*Direction*
Within the material below, transcribe exactly the lines from the one holding "# Three plain" through the one holding "points = [vertex.co", keeping both ends and skipping the rest.

*Dataset section*

▶

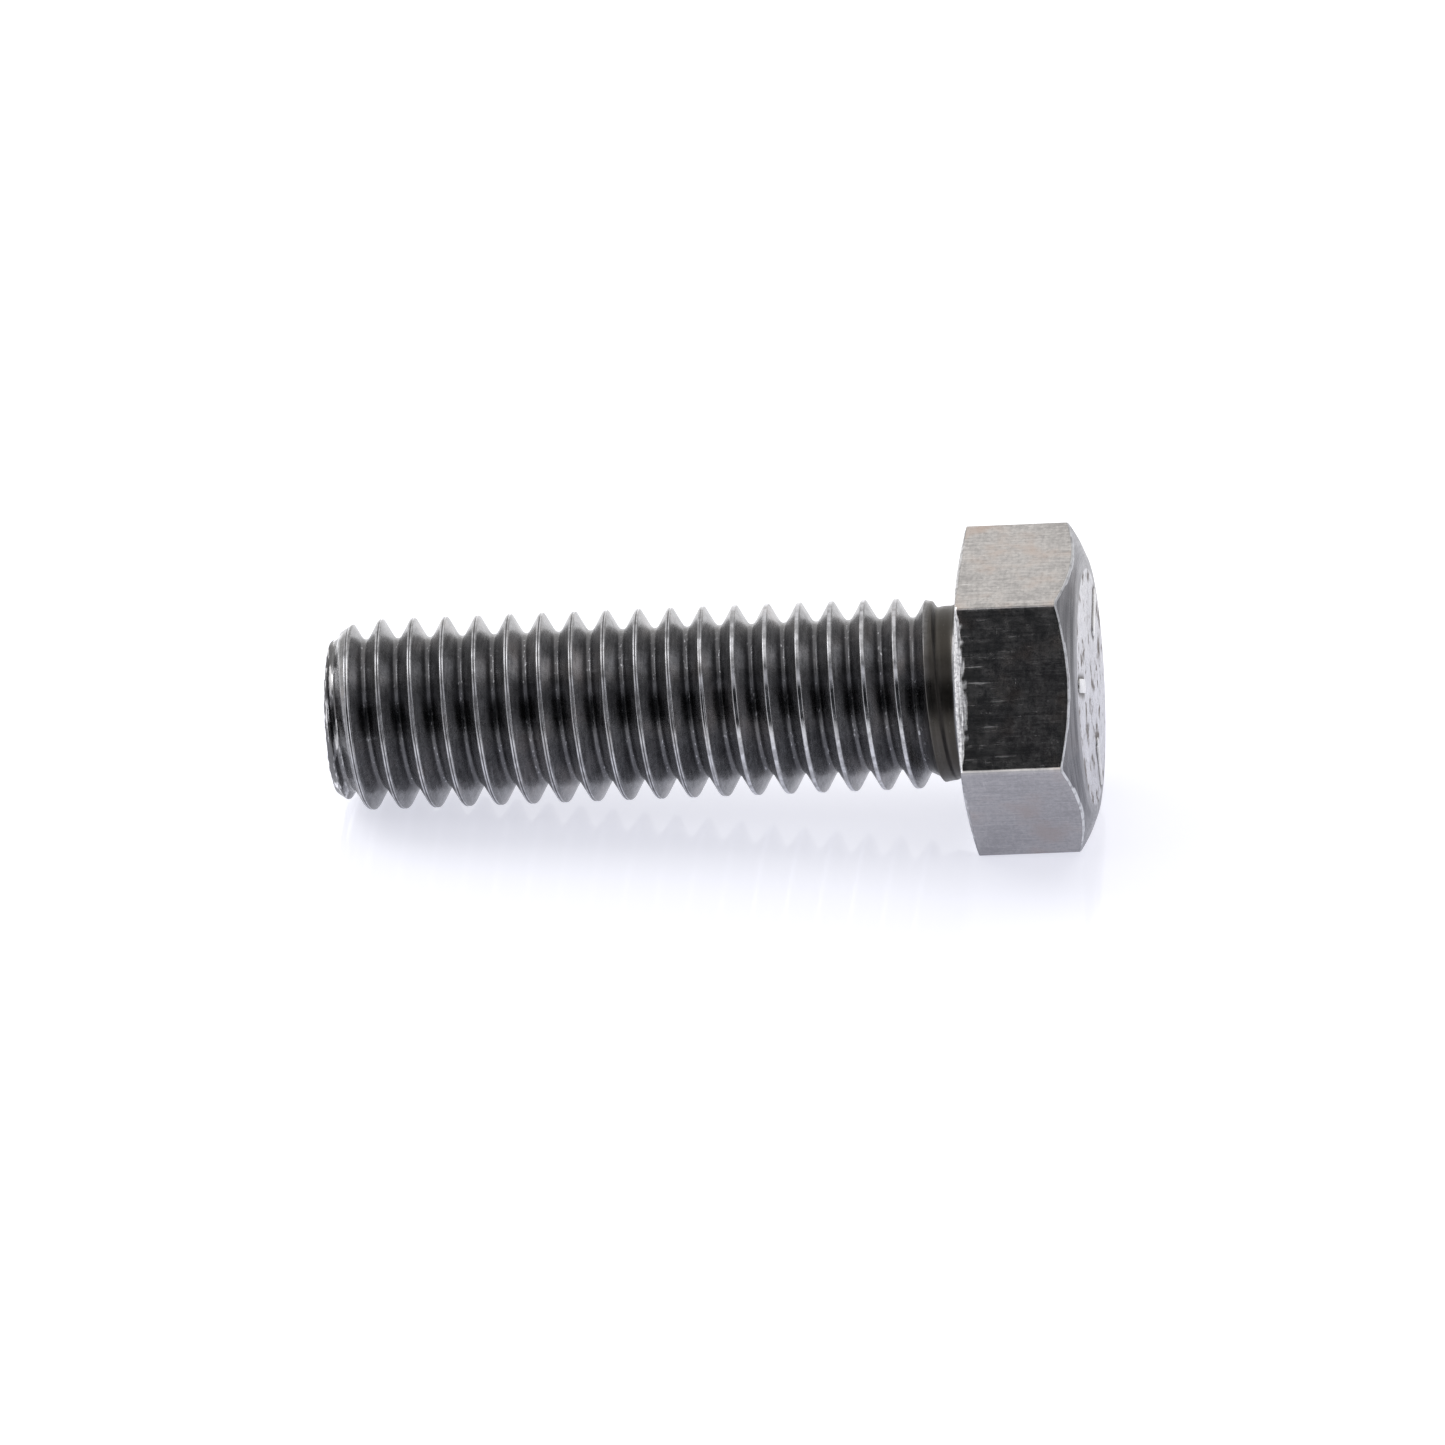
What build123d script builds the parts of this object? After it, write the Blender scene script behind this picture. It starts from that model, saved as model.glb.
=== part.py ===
from build123d import *
from math import ceil, cos, floor, pi, radians, tan
import os

# Hexagon head bolt, threaded up to a short neck: 3/8 inch - 16 UNC x 1 1/4 inch, right-hand.
# Millimetres. The bolt lies along X: the origin is the centre of the bearing face, the head
# is towards +X, the tip towards -X, and two flats of the hexagon face +Z and -Z.
# The real bolt is one forging. Each of its regions is a solid of its own here, and
# neighbouring solids meet face to face.

# Thread
pitch = 25.4 / 16
major_diameter = 9.36
minor_diameter = 7.42
flank_angle = 60.0
crest_offset = -0.11  # where the crest line along the +Z side would pass the bearing face
tooth_overlap = 0.05  # how far the tooth is sunk into the core that it is joined to

# Shank
length_under_head = 31.3
neck_diameter = 8.44
neck_length = 1.4
underhead_fillet = 0.4
point_diameter = 7.5
point_length = 1.4

# Head
across_flats = 14.06
head_height = 6.0
corner_rounding = 0.5
washer_face_thickness = 0.2
washer_face_diameter = 13.8
washer_bevel_diameter = 16.3
top_circle_diameter = 12.8
top_chamfer_angle = 27.0

# Generic bars raised on the top of the head
bar_count = 3
bar_length = 2.6
bar_width = 0.7
bar_height = 0.1
bar_centre_radius = 4.2
bar_first_angle = 30.0

# Worked out from the values above
major_radius = major_diameter / 2
minor_radius = minor_diameter / 2
neck_radius = neck_diameter / 2
point_radius = point_diameter / 2
flare_radius = neck_radius + underhead_fillet
tip_x = -length_under_head
point_end_x = tip_x + point_length
thread_end_x = -neck_length
foot_radius = minor_radius - tooth_overlap
crest_width = pitch / 8
foot_width = crest_width + 2 * (major_radius - foot_radius) * tan(radians(flank_angle / 2))
chamfer_slope = tan(radians(top_chamfer_angle))
corner_reach = across_flats / 2 / cos(pi / 6)

os.makedirs("parts", exist_ok=True)


def threaded_length(start_x, end_x):
    """A length of threaded rod: one tooth swept along its helix onto a core, then cut square.

    The tooth begins and ends at least a turn beyond the length that is kept.
    """
    first_turn = floor((start_x - crest_offset) / pitch) - 1
    last_turn = ceil((end_x - crest_offset) / pitch) + 1
    first_x = crest_offset + first_turn * pitch
    tooth_run = (last_turn - first_turn) * pitch
    with BuildPart() as length:
        with BuildLine():
            helix = Helix(pitch, tooth_run, foot_radius, (first_x, 0, 0), (1, 0, 0))
        with BuildSketch(Plane.XZ):
            with BuildLine():
                Polyline(
                    (first_x - foot_width / 2, foot_radius),
                    (first_x - crest_width / 2, major_radius),
                    (first_x + crest_width / 2, major_radius),
                    (first_x + foot_width / 2, foot_radius),
                    close=True,
                )
            make_face()
        sweep(path=helix, is_frenet=True)
        with BuildSketch(Plane.YZ.offset(first_x - pitch)):
            Circle(minor_radius)
        extrude(amount=tooth_run + 2 * pitch)
        split(bisect_by=Plane.YZ.offset(start_x), keep=Keep.TOP)
        split(bisect_by=Plane.YZ.offset(end_x), keep=Keep.BOTTOM)
    return length.part


# The full thread, from the point to the neck
with BuildPart() as threaded_shank:
    add(threaded_length(point_end_x, thread_end_x))
threaded_shank.part.label = "threaded_shank"
export_step(threaded_shank.part, "parts/threaded_shank.step")

# The chamfered point, where the first thread is turned down to a cone
with BuildPart() as chamfered_point:
    add(threaded_length(tip_x, point_end_x))
    with BuildSketch(Plane.XY):
        with BuildLine():
            Polyline(
                (tip_x, 0),
                (tip_x, point_radius),
                (point_end_x, major_radius),
                (point_end_x, 0),
                close=True,
            )
        make_face()
    revolve(axis=Axis.X, mode=Mode.INTERSECT)
chamfered_point.part.label = "chamfered_point"
export_step(chamfered_point.part, "parts/chamfered_point.step")

# The unthreaded neck, flaring with a fillet to its root inside the washer face
with BuildPart() as neck:
    with BuildSketch(Plane.XY):
        with BuildLine():
            Polyline(
                (-underhead_fillet, neck_radius),
                (thread_end_x, neck_radius),
                (thread_end_x, 0),
                (washer_face_thickness, 0),
                (washer_face_thickness, flare_radius),
                (0, flare_radius),
            )
            CenterArc((-underhead_fillet, flare_radius), underhead_fillet, -90, 90)
        make_face()
    revolve(axis=Axis.X)
neck.part.label = "neck"
export_step(neck.part, "parts/neck.step")


def hexagon_section():
    """The hexagon across the head, with its corners rounded."""
    with BuildSketch() as section:
        RegularPolygon(across_flats / 2, 6, major_radius=False)
        fillet(section.vertices(), corner_rounding)
    return section.sketch


def turned_blank(*outline):
    """A solid turned about X from an outline of (x, radius) points, closed along the axis."""
    with BuildPart() as blank:
        with BuildSketch(Plane.XY):
            with BuildLine():
                Polyline((outline[0][0], 0), *outline, (outline[-1][0], 0), close=True)
            make_face()
        revolve(axis=Axis.X)
    return blank.part


# The washer face under the head, a ring round the neck, bevelled back towards the corners
with BuildPart() as washer_face:
    with BuildSketch(Plane.YZ):
        add(hexagon_section())
        Circle(flare_radius, mode=Mode.SUBTRACT)
    extrude(amount=washer_face_thickness)
    add(
        turned_blank(
            (0, washer_face_diameter / 2),
            (washer_face_thickness, washer_bevel_diameter / 2),
        ),
        mode=Mode.INTERSECT,
    )
washer_face.part.label = "washer_face"
export_step(washer_face.part, "parts/washer_face.step")

# The hexagon, with its top corners turned off to a cone
with BuildPart() as hex_head:
    with BuildSketch(Plane.YZ.offset(washer_face_thickness)):
        add(hexagon_section())
    extrude(amount=head_height - washer_face_thickness)
    add(
        turned_blank(
            (washer_face_thickness, corner_reach),
            (head_height - (corner_reach - top_circle_diameter / 2) * chamfer_slope, corner_reach),
            (head_height, top_circle_diameter / 2),
        ),
        mode=Mode.INTERSECT,
    )
hex_head.part.label = "hex_head"
export_step(hex_head.part, "parts/hex_head.step")

# Three plain bars raised on the top of the head, evenly spaced and pointing at the axis
with BuildPart() as head_bars:
    with BuildSketch(Plane.YZ.offset(head_height)):
        with PolarLocations(bar_centre_radius, bar_count, bar_first_angle):
            SlotOverall(bar_length, bar_width)
    extrude(amount=bar_height)
head_bars.part.label = "head_bars"
export_step(head_bars.part, "parts/head_bars.step")
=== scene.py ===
from math import cos, pi, radians, sin, tan

import bmesh
import bpy
from mathutils import Matrix, Vector, noise


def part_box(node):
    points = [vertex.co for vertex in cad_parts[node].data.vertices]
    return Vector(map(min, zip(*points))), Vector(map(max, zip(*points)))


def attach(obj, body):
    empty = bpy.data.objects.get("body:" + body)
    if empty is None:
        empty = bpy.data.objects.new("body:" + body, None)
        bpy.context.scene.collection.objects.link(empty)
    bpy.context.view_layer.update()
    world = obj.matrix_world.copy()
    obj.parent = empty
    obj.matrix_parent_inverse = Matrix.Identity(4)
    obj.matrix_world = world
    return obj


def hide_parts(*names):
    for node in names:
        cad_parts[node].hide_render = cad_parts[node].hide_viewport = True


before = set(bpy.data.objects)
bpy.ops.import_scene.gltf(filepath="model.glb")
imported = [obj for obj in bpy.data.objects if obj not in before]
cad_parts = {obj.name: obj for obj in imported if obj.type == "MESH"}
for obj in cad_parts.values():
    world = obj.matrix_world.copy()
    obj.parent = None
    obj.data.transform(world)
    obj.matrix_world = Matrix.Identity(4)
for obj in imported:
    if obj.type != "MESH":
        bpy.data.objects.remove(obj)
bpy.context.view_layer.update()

mm = 0.001
print("frame loaded:", len(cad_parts), "nodes")

# places that the frame gives
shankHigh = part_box("threaded_shank")[1]
pointLow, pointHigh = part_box("chamfered_point")
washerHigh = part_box("washer_face")[1]
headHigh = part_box("hex_head")[1]
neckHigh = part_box("neck")[1]
tipX = pointLow.x
crestRadius = shankHigh.z
neckFlare = neckHigh.z
flatDistance = headHigh.z
cornerDistance = headHigh.y


# small helpers for node trees
def feed(tree, value, socket):
    if isinstance(value, bpy.types.NodeSocket):
        tree.links.new(value, socket)
    else:
        socket.default_value = value


def addNode(tree, kind, **settings):
    node = tree.nodes.new(kind)
    for key, value in settings.items():
        setattr(node, key, value)
    return node


def calc(tree, operation, *values):
    node = addNode(tree, "ShaderNodeMath", operation=operation)
    for value, socket in zip(values, node.inputs):
        feed(tree, value, socket)
    return node.outputs[0]


# a number that runs smoothly from newLow to newHigh as value goes from low to high
def fade(tree, value, low, high, newLow=0.0, newHigh=1.0):
    node = addNode(tree, "ShaderNodeMapRange", interpolation_type="SMOOTHSTEP")
    for item, socket in zip((value, low, high, newLow, newHigh), node.inputs):
        feed(tree, item, socket)
    return node.outputs[0]


def hypotenuse(tree, first, second):
    return calc(tree, "SQRT", calc(tree, "ADD", calc(tree, "MULTIPLY", first, first),
                                   calc(tree, "MULTIPLY", second, second)))


# a value with a share of an amount added to it
def raised(tree, value, share, amount):
    return calc(tree, "ADD", value, calc(tree, "MULTIPLY", share, amount))


# a colour is either another node's or a plain red, green and blue
def mixColour(tree, share, first, second, blend="MIX"):
    node = addNode(tree, "ShaderNodeMix", data_type="RGBA", blend_type=blend)
    feed(tree, share, node.inputs[0])
    for colour, socket in ((first, node.inputs[6]), (second, node.inputs[7])):
        feed(tree, (*colour, 1) if isinstance(colour, tuple) else colour, socket)
    return node.outputs[2]


def cloud(tree, place, scale, detail=3.0, seed=0.0, roughness=0.5):
    node = addNode(tree, "ShaderNodeTexNoise", noise_dimensions="4D")
    feed(tree, place, node.inputs["Vector"])
    feed(tree, seed, node.inputs["W"])
    node.inputs["Scale"].default_value = scale
    node.inputs["Detail"].default_value = detail
    node.inputs["Roughness"].default_value = roughness
    return node.outputs[0]


# steel finishes
steels = {
    "threadSteel": {
        "tone": (0.31, 0.312, 0.323), "dark": (0.14, 0.14, 0.146), "bright": (0.80, 0.81, 0.86),
        "roughness": (0.20, 0.32), "grain": (9000, 500, 500), "cross": (600, 7000, 7000), "mottle": 0.35,
        "scratches": 0.15, "grazing": (1.0, 1.0, 1.0), "rust": 0.10, "bump": 0.010 * mm, "seed": 3.0,
    },
    "headSteel": {
        "tone": (0.62, 0.60, 0.585), "dark": (0.36, 0.35, 0.345), "bright": (0.80, 0.80, 0.80),
        "roughness": (0.17, 0.27), "grain": (450, 9500, 9500), "cross": (9000, 900, 900),
        "mottle": 0.46, "scratches": 0.68, "grazing": (0.86, 0.86, 0.88), "rust": 0.50,
        "bump": 0.006 * mm, "seed": 11.0,
    },
    "bearingSteel": {
        "tone": (0.50, 0.50, 0.51), "dark": (0.26, 0.26, 0.265), "bright": (0.88, 0.89, 0.92),
        "roughness": (0.26, 0.42), "grain": (3000, 5200, 5200), "cross": (5000, 1500, 1500),
        "mottle": 0.5, "scratches": 0.5, "grazing": (0.9, 0.9, 0.9), "rust": 0.14,
        "bump": 0.012 * mm, "seed": 23.0,
    },
    "barSteel": {
        "tone": (0.62, 0.62, 0.63), "dark": (0.40, 0.40, 0.40), "bright": (0.88, 0.88, 0.88),
        "roughness": (0.20, 0.32), "grain": (2500, 2500, 2500), "cross": (6000, 6000, 6000),
        "mottle": 0.5, "scratches": 0.4, "grazing": (0.95, 0.95, 0.95), "rust": 0.05,
        "bump": 0.005 * mm, "seed": 31.0,
    },
}
rustTint = (0.42, 0.29, 0.22)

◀

*Solution for this task*
# Three plain bars raised on the top of the head, evenly spaced and pointing at the axis
with BuildPart() as head_bars:
    with BuildSketch(Plane.YZ.offset(head_height)):
        with PolarLocations(bar_centre_radius, bar_count, bar_first_angle):
            SlotOverall(bar_length, bar_width)
    extrude(amount=bar_height)
head_bars.part.label = "head_bars"
export_step(head_bars.part, "parts/head_bars.step")
=== scene.py ===
from math import cos, pi, radians, sin, tan

import bmesh
import bpy
from mathutils import Matrix, Vector, noise


def part_box(node):
    points = [vertex.co for vertex in cad_parts[node].data.vertices]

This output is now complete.